Roads also benefit. SANRAL will receive more than R39 billion for the maintenance and improvement of the national and coal haulage road network. Nearly R70 billion has been set aside for provinces for road maintenance.

As an aside and talking administrative reform rather than budgets: under the Constitution provinces are responsible for provincial roads and SANRAL for national roads. Several provinces have now surrendered their jurisdiction over provincial roads to SANRAL. Through this voluntary transfer a significant improvement in road maintenance is achieved for (some of) those provinces that need it most.

SOCIAL INFRASTRUCTURE

It is not only economic infrastructure that is getting attention, so do housing, health and education.

Over the next three years it is budgeted that 563 000 houses will be built, 750 000 informal settlement sites up-graded with services connected to those sites, and 27 000 social housing units provided. This will be a step up in housing for another few million South Africans.

R16.6 billion is earmarked to construct, upgrade and maintain health facilities.

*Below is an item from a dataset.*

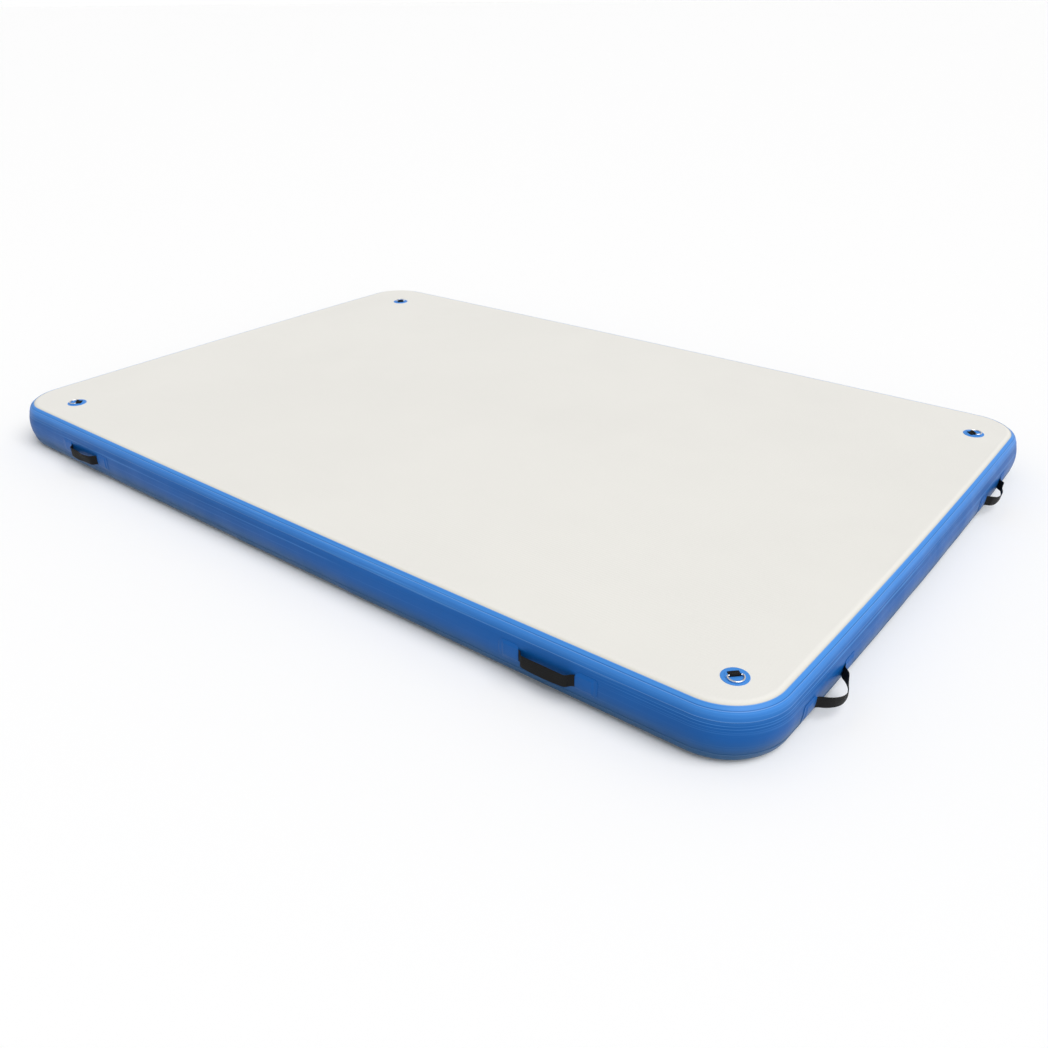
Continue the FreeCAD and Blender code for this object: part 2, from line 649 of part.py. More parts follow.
def build():
    top_skin = make_top_skin()
    seam_tape = make_seam_tape()
    inner_tape = make_inner_tape()
    long_strip, short_strip = make_side_wall()
    nodes = {
        "top_skin": top_skin,
        "bottom_skin": upside_down(top_skin),
        "drop_stitch_threads": make_threads(),
        "sidewall_long_strip": long_strip,
        "sidewall_short_strip": short_strip,
        "sidewall_joint_patches": make_joint_patches(),
        "top_seam_tape": seam_tape,
        "bottom_seam_tape": upside_down(seam_tape),
        "top_inner_tape": inner_tape,
        "bottom_inner_tape": upside_down(inner_tape),
    }
    for name, (wall, along, bow, droop, lean) in HANDLES.items():
        tails = mirrored_pair(sewn_end(bow))
        patches = mirrored_pair(end_patch(bow))
        nodes["handle_strap_" + name] = on_wall(free_strap(bow, droop), wall, along, lean)
        nodes["handle_sewn_ends_" + name] = on_wall(tails, wall, along, lean)
        nodes["handle_end_patches_" + name] = on_wall(patches, wall, along, lean)
    for name, place in D_RINGS.items():
        nodes["d_ring_base_" + name] = on_top(ring_base(), *place)
        nodes["d_ring_cover_" + name] = on_top(ring_cover(), *place)
        nodes["d_ring_webbing_" + name] = on_top(ring_webbing(), *place)
        nodes["d_ring_" + name] = on_top(d_ring(), *place)
    valve = {
        "valve_body": valve_body(),
        "valve_saddle_gasket": valve_saddle(),
        "valve_backing_nut": valve_nut(),
        "valve_plunger": valve_plunger(),
        "valve_seal_disc": valve_disc(),
        "valve_spring": valve_spring(),
        "valve_cap": valve_cap(),
        "valve_cap_tether": valve_tether(),
    }
    for name, shape in valve.items():
        nodes[name] = on_wall(shape, "left", VALVE_Y)
    return nodes


if __name__ == "__main__":
    os.makedirs("parts", exist_ok=True)
    for node, shape in build().items():
        print(node, len(shape.Solids), shape.isValid(), round(shape.Volume, 1))
        shape.exportStep("parts/" + node + ".step")
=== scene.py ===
import math

import bmesh
import bpy
import numpy as np
from mathutils import Matrix, Vector


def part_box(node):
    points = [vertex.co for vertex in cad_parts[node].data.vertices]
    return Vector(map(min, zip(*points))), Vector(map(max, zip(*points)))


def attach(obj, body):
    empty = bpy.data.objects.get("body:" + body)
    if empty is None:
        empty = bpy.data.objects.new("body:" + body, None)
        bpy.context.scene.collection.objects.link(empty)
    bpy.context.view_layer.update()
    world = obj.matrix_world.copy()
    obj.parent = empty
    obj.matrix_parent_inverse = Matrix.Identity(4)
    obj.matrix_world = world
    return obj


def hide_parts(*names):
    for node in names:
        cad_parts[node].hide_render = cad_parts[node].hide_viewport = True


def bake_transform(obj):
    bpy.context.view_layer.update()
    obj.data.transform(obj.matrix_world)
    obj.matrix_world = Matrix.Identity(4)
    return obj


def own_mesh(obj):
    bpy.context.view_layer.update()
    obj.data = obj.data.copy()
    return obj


# Air track mat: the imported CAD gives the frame, and this script builds its looks in metres,
# in the same frame (+X along the length, -Y the front, +Z up, the floor at z = 0).

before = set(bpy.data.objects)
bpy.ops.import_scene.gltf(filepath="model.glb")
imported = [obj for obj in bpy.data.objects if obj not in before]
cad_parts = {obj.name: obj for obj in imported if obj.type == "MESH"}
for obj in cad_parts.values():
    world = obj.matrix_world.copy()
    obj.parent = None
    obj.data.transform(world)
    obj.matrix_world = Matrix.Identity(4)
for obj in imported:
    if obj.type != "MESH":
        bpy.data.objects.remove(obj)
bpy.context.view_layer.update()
MM = 0.001

# ---- sizes, as in the CAD model, in metres and degrees ----

wall_low, wall_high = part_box("sidewall_long_strip")
LENGTH = 2 * wall_high.x
WIDTH = -2 * wall_low.y
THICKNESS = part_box("top_skin")[1].z
MID = THICKNESS / 2
CORNER_RADIUS = 170 * MM
SIDE_BOW = 8 * MM
SHOULDER = 34 * MM               # radius of the skin's roll
BULGE = 43.7 * MM                # how far the skin goes past the flat face
FABRIC = 1.2 * MM
TAPE = 0.9 * MM
GLUE = 0.1 * MM
WALL_OUTER = GLUE + FABRIC       # the side wall's outer face, from the skin's
WALL_OUT = BULGE + WALL_OUTER    # the side wall's outer face, from the flat face
SEAM_ANGLE = 60.0                # angles of the section are those of its normal, above level
SKIN_EDGE_ANGLE = 24.0
TAPE_TOP, TAPE_FOOT = 39.0, 19.5
JOINT_PATCH_ANGLE = 17.0
JOINT_PATCH_WIDTH = 100 * MM
BACK_JOINT_X, LEFT_JOINT_Y = -0.600, 0.300
VALVE_Y = -0.250
VALVE_HOLE = 22.6 * MM           # radius

WEB_WIDTH, WEB_THICK = 32 * MM, 1.8 * MM
HINGE_OUT, HINGE_HALF = 18 * MM, 58 * MM
TAIL_UNDER = 45 * MM             # of a strap's end, under its patch
TAIL_BEND, TAIL_ANGLE = 10 * MM, math.radians(56)
END_PATCH_LENGTH, END_PATCH_HEIGHT, END_PATCH_CORNER = 60 * MM, 50 * MM, 12 * MM
PATCH_RAMP = 6.5 * MM            # from the strap's end down to the wall
# name: (wall, place along it, bow, droop, lean)
HANDLES = {
    "front_left": ("front", -0.991, 0.003, 2.0, 1.5),
    "front_right": ("front", 0.967, 0.002, 0.0, -0.5),
    "right_front": ("right", -0.645, 0.025, 5.0, 7.0),
    "right_back": ("right", 0.575, 0.013, 9.0, 6.5),
    "back_right": ("back", 1.000, 0.012, 12.0, 2.0),
    "back_left": ("back", -1.000, 0.020, 25.0, 5.0),
    "left_back": ("left", 0.610, 0.022, 16.0, 4.0),
    "left_front": ("left", -0.610, 0.008, 10.0, 5.0),
}
# name: (x, y, heading of the round end)
D_RINGS = {
    "front_left": (-1.258, -0.855, -135.0),
    "front_right": (1.362, -0.855, -45.0),
    "back_left": (-1.258, 0.783, 135.0),
    "back_right": (1.362, 0.783, 45.0),
}
RING_BASE_RADIUS, RING_COVER_RADIUS = 32 * MM, 23 * MM
RING_WIRE = 1.9 * MM
RING_WEB_WIDTH, RING_WEB_THICK, RING_WEB_LENGTH = 26 * MM, 1.2 * MM, 16 * MM
WINDOW_LOW, WINDOW_HIGH = -17.2 * MM, 6.9 * MM   # of the cover's window, along the heading
WINDOW_HALF, WINDOW_CORNER, WINDOW_REACH = 14.0 * MM, 3.0 * MM, 21.6 * MM
STITCH_LENGTH, STITCH_RADIUS = 1.9 * MM, 0.32 * MM
STITCHES_ACROSS, STITCHES_ALONG = np.arange(-10.4, 10.5, 2.6) * MM, np.array([-12.2, -10.2]) * MM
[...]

Also over the three years 510 inappropriate or unsafe school structures will be replaced; running water provided to 1120 schools; sanitation to 741 and electricity to 916.

CUMULATIVE EFFECT

Looking back at Budget Reviews from previous years, I am struck by the fact that these reams of numbers I have been quoting can actually be quoted for each of the last few years. The cumulative effect of all this is surely important. A few hundred kilometres of electricity transmission lines may not seem like much. Repeat it every year for ten years and a different reality takes hold. We have seen it visibly in social infrastructure where millions now have access where they previously did not. The same accumulation process is playing out in economic infrastructure.

SO WHAT?

 

  • Compared to other developing countries SA spends a substantial proportion of GDP on infrastructure.
  • We are looking at the significant expansion of infrastructure, not the collapse of it.
  • The dividend on these expansions, particularly electricity, will take a while to pay out. In the interim, there will be discomfort and most probably social unrest.